Now at this point in the saga, the CDC got a hold of Speaker and told him his strain of TB was more drug resistant than previously thought, and that he needed to either book a $100,000 private jet home (at his expense) or check himself into an Italian facility "indefinitely." Again, he wasn’t told he was contagious; they advised him to take a walk and go to dinner before turning himself in.

Yes, at this point Speaker and his new bride definitely flouted their orders, and booked a flight to Canada (to avoid the US "no-fly" list), and then drove a rental car through border security without (they claim) lying about their identities. Before his trip, Speaker had been told that treatment in Denver was his one shot for survival, and he was afraid being detained in Italy would be a death sentence.

Now I ask, how in the world does this sordid tale justify more money and power for the CDC and other health officials? Suppose things had gone the opposite way, and that the feds had successfully coordinated with the airlines to prevent Speaker from flying to or from Europe. Surely newspaper editorialists would’ve congratulated the government on a job well done, and thanked their lucky stars that our society places limits on people’s individual liberties.

So then why is it that when the government botches the job, again the conclusion is the same — to wit, we need the government to take away more liberties? If the government is so incompetent that it didn’t even catch the newlyweds as they crossed the border from Canada through a regular checkpoint, why should we trust it to protect us from future outbreaks of contagious diseases?

Make no mistake, if the government didn’t arrogate to itself the right to handle these life-or-death issues, the free market would fill the void. In a purely capitalist setup, it would be horrible for business if an airline allowed infectious passengers to fly internationally. Yet in today’s world, airlines won’t be punished for this carelessness, since travelers will assume "the government takes care of that type of thing." How many readers even know which airline Andrew Speaker used?

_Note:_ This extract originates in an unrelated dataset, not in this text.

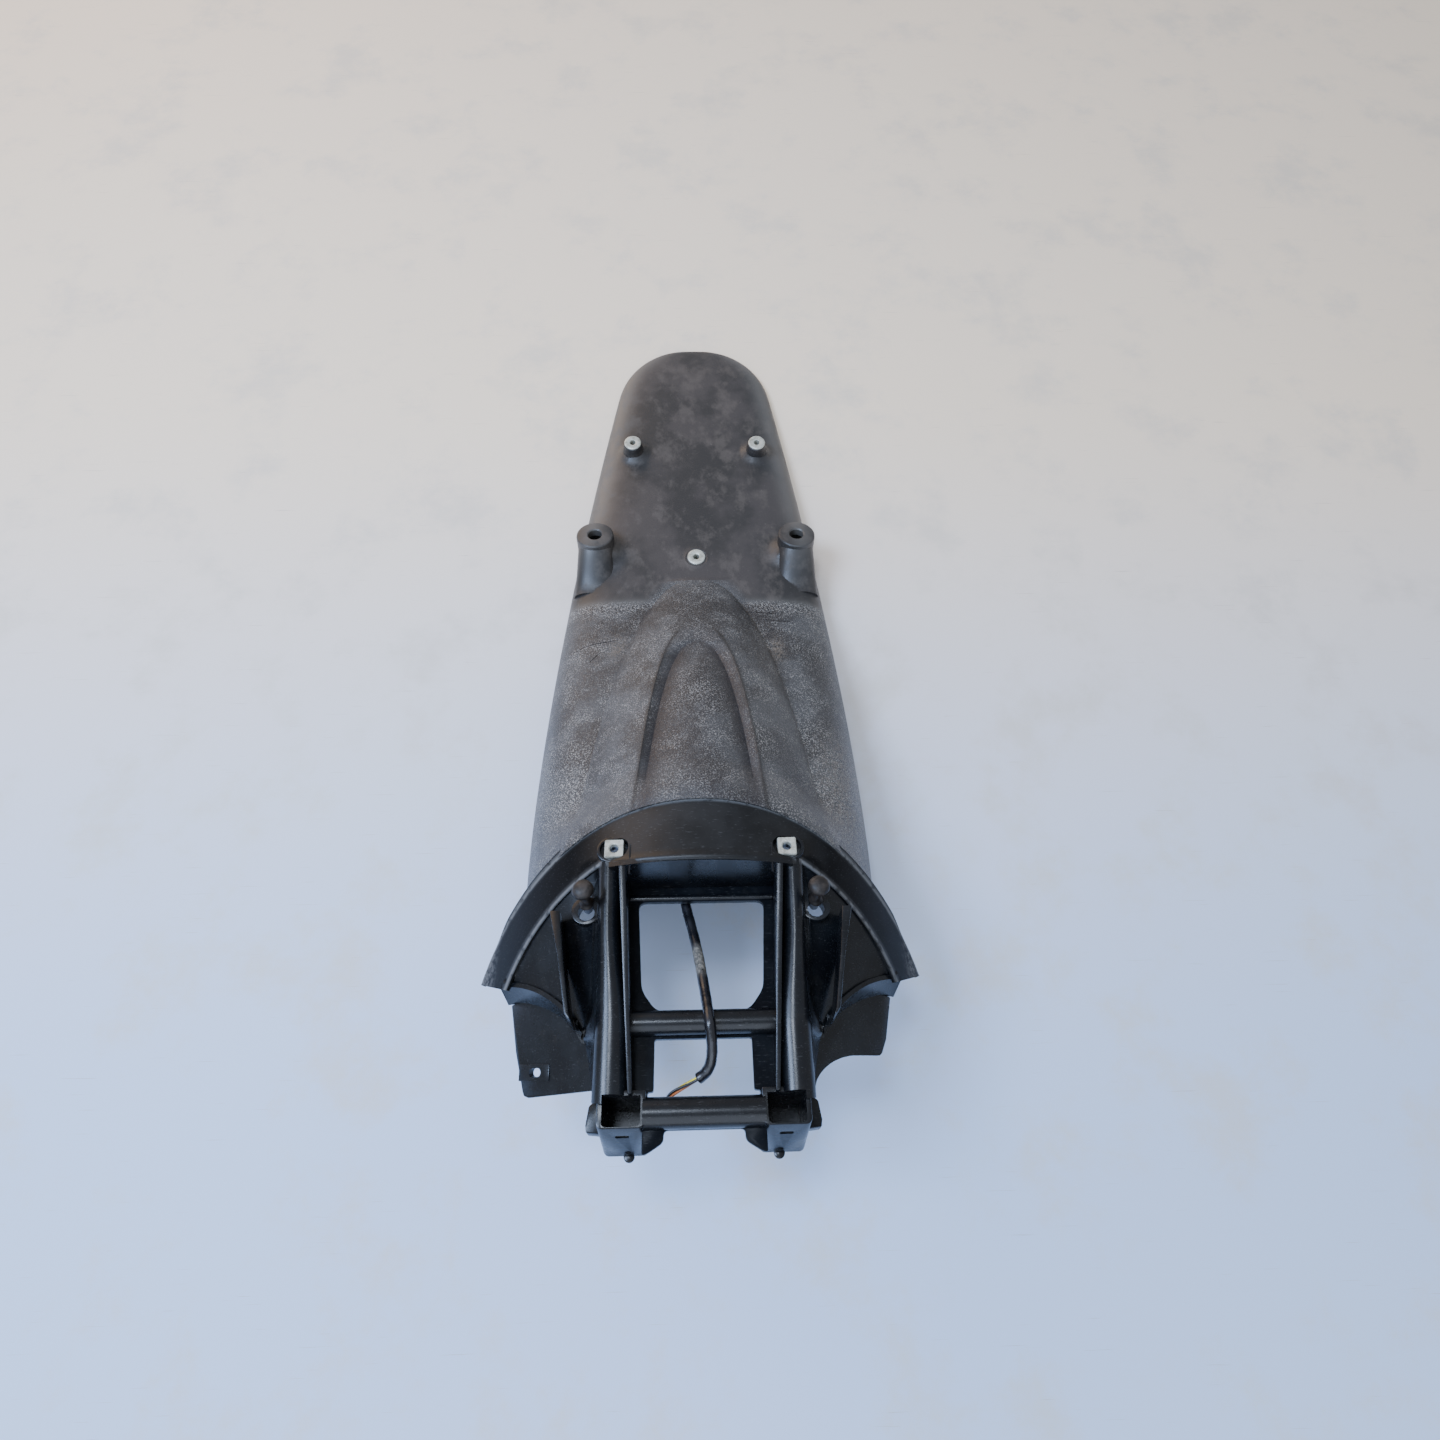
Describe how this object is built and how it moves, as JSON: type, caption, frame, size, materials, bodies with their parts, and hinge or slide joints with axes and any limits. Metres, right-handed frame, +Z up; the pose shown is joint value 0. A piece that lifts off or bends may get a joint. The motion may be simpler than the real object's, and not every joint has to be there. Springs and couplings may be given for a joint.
{
  "type": "motorcycle rear fender",
  "caption": "Plastic motorcycle rear fender: a humped channel with a tail flap, lamp bosses and an open front carrier with sockets, wings and a short loom.",
  "frame": {"origin": "centre of the bounding box at the level of the skirts' lower edges", "axes": "+Z up as the part lies on a bench, +Y towards the tip of the tail flap, +X to the right seen from above with the tail away"},
  "size_m": [0.26, 0.6601, 0.1551],
  "materials": {
    "moulding": "weathered textured black polypropylene, glossier on the carrier",
    "zinc": "dull zinc plate",
    "rubber": "matte",
    "loom": "soft vinyl sleeve",
    "plug": "plain"
  },
  "bodies": {
    "root": {"fender_moulding": "moulding", "plate_inserts": "zinc", "square_nuts": "zinc", "rubber_pegs": "rubber", "front_pins": "moulding", "loom_sleeve": "loom", "loom_leads": "loom", "loom_plugs": "plug"}
  },
  "joints": []
}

Some readers might object and say, "Wait a minute! Yes, the government fumbled the ball on this one, but so did the private airline. Neither agency prevented Speaker from putting people in danger."

But this isn’t true. Suppose airline carriers instituted their own passenger rating system, and declined service to those it deemed infectious (or terrorist risks, for that matter). If these people were A-OK according to the government’s list, then they could easily sue for baseless discrimination. So we see, the way the system works right now, if the government gets involved in something, it doesn’t just supplement — it takes over.

The government botches just about everything it touches, whether it’s schools, housing projects, reconstructing Iraq, or keeping the public safe from TB. Maybe it’s time we quarantined the CDC and let the free market take a shot.